Más aún: esa diversificación tendió a consolidar la unión. En su abrumadora mayoría los inmigrantes eran católicos. Hablaban distintas lenguas, provenían de diferentes culturas, pero tenían en común, entre sí y con la población nativa, la fe religiosa. Cuando a fines del siglo XIX empezó a temerse la acción de los "maximalistas" y se conocieron las huelgas y los atentados, las razones para estrechar vínculos con la Iglesia se fortalecieron ulteriormente. Gobernaba entonces la Iglesia León XIII, que sin abandonar el antiliberalismo de su predecesor Pío IX había, sin embargo, optado por una política más propositiva. La doctrina social de la Iglesia hablaba de armonía entre las clases, condenaba el "maximalismo", proponía la mediación del Estado en los conflictos y la organización de gremios de patrones y trabajadores.
Todos esos factores permitieron que en la Argentina del siglo XX el catolicismo ocupara un lugar entre las instituciones destinadas a construir la ciudadanía y a modelar la identidad nacional, junto a la escuela, el servicio militar y el voto obligatorio. Por otra parte, la Argentina suscitaba simpatías en el Vaticano: las relaciones Iglesia-Estado eran relativamente armónicas, la Iglesia daba abundantes muestras de su fidelidad a Roma y su jerarquía incluía una alta proporción de italianos.
Tras la Primera Guerra Mundial, con la crisis del liberalismo y del capitalismo, el catolicismo se fortaleció como alternativa. Son conocidos el acercamiento del presidente Justo a la Iglesia y el clima triunfalista que acompañó al Congreso Eucarístico Internacional de 1934. Al año siguiente, monseñor Copello se convertía en el primer cardenal hispanoamericano (hoy otro argentino, también de ascendencia italiana, es el primer papa americano).
Es sabido también que el nacionalismo católico del período de entreguerras constituyó uno de los componentes ideológicos del golpe de Estado del 4 de junio de 1943, que abrió las puertas de la política al entonces coronel Perón.

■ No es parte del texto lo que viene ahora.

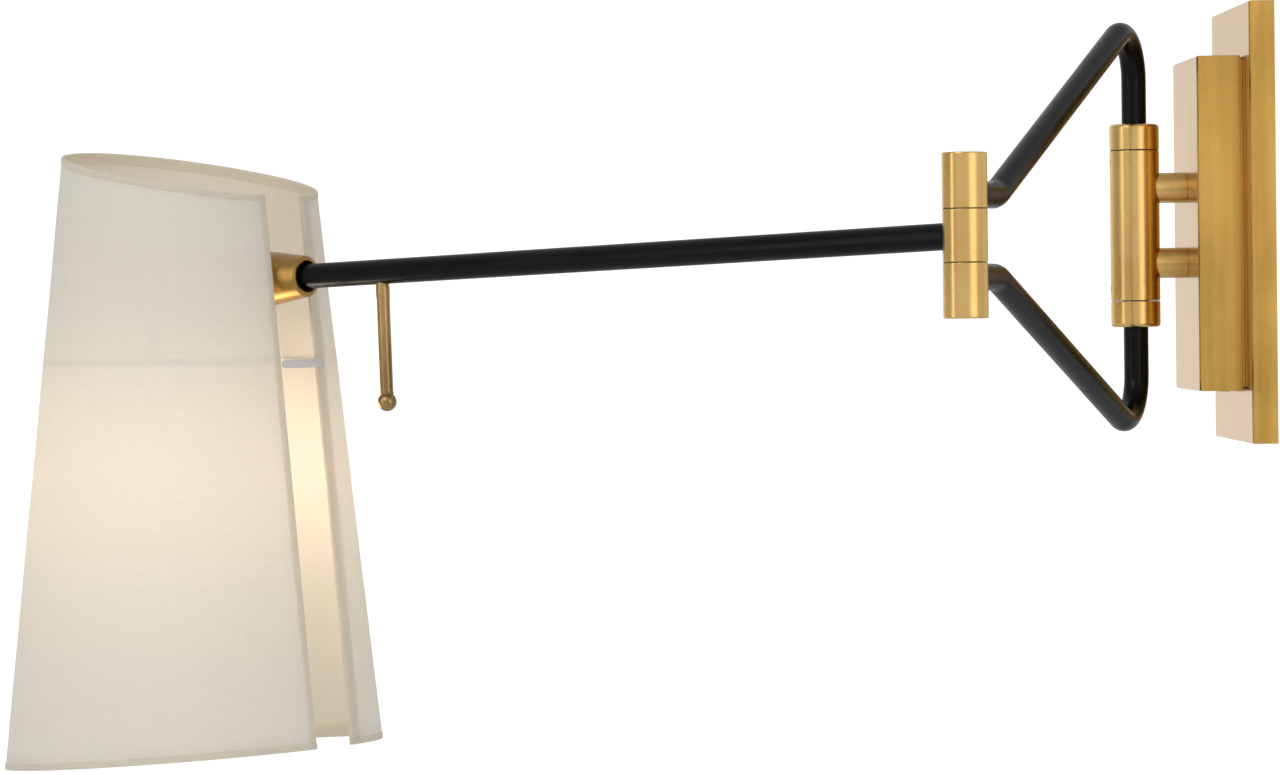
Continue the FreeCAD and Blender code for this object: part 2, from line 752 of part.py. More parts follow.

El historiador católico Cayetano Bruno expresó en el título de uno de sus libros una idea muy arraigada en nuestro país: "la Argentina nació católica". A lo largo del siglo XX, esa idea fue proclamada en los púlpitos, en libros de historia, en actos escolares y en desfiles militares. Si la Argentina nació católica, el primer corolario es que para ser fiel a esa identidad debe conservarse así. El segundo es que lo que atente contra el catolicismo atenta contra la nación y viceversa. El arraigo de esta concepción condujo a la identificación entre los destinos de la nación y los de la Iglesia, y permitió que el episcopado ocupara un lugar prominente en la vida política. El conflicto entre Iglesia y peronismo, que derivó en los hechos de violencia del 16 de junio de 1955, cuenta entre sus múltiples causas la renuencia de Perón a reconocer a la Iglesia ese lugar que los obispos consideraban natural.
Luego de 1955, la debilidad del sistema político –herido en su legitimidad por la proscripción del peronismo–, las confrontaciones ideológicas de la Guerra Fría y la Revolución Cubana suscitaron nuevas violencias. A todo eso se sumó el estallido que vivió el catolicismo tras el Concilio Vaticano II (1962-1965), que en América latina adquirió connotaciones particulares. Mientras para unos se trataba de reformar la liturgia y modificar algunas formas de la pastoral, para otros el Concilio obligaba al compromiso con la lucha revolucionaria. En la Argentina ambos sectores compartían, por regla general, la idea de que la verdadera identidad nacional incluía en su información genética al catolicismo: el "pueblo" era católico y el liberalismo y el marxismo eran "foráneos". Esa idea antigua permitió, entre otras cosas, que amplios sectores católicos hicieran las paces con el peronismo: el pueblo era peronista y el peronismo, además de proclamarse cristiano, era lo suficientemente ambiguo como para albergar energías revolucionarias y voluntades conservadoras bajo un mismo paraguas nacionalista. Por otra parte, la debilidad del sistema político fortaleció después el poder del episcopado, que frente a las carencias de legitimidad política se habituó a proporcionar o denegar legitimidad religiosa.
Todo esto ayuda a entender a la Iglesia en que se formó Francisco, animada por particulares concepciones sobre la identidad nacional, sobre las relaciones Iglesia-Estado y sobre el lugar que –a su juicio por derecho– le corresponde ocupar a la jerarquía episcopal en la vida pública. La sensibilidad de Bergoglio por la pobreza, su estilo de vida sencillo y austero, su costumbre de mezclarse con los pasajeros del subte, pero también su concepción de su función como obispo, a la vez pastoral y política, se comprenden mejor a la luz de esa historia.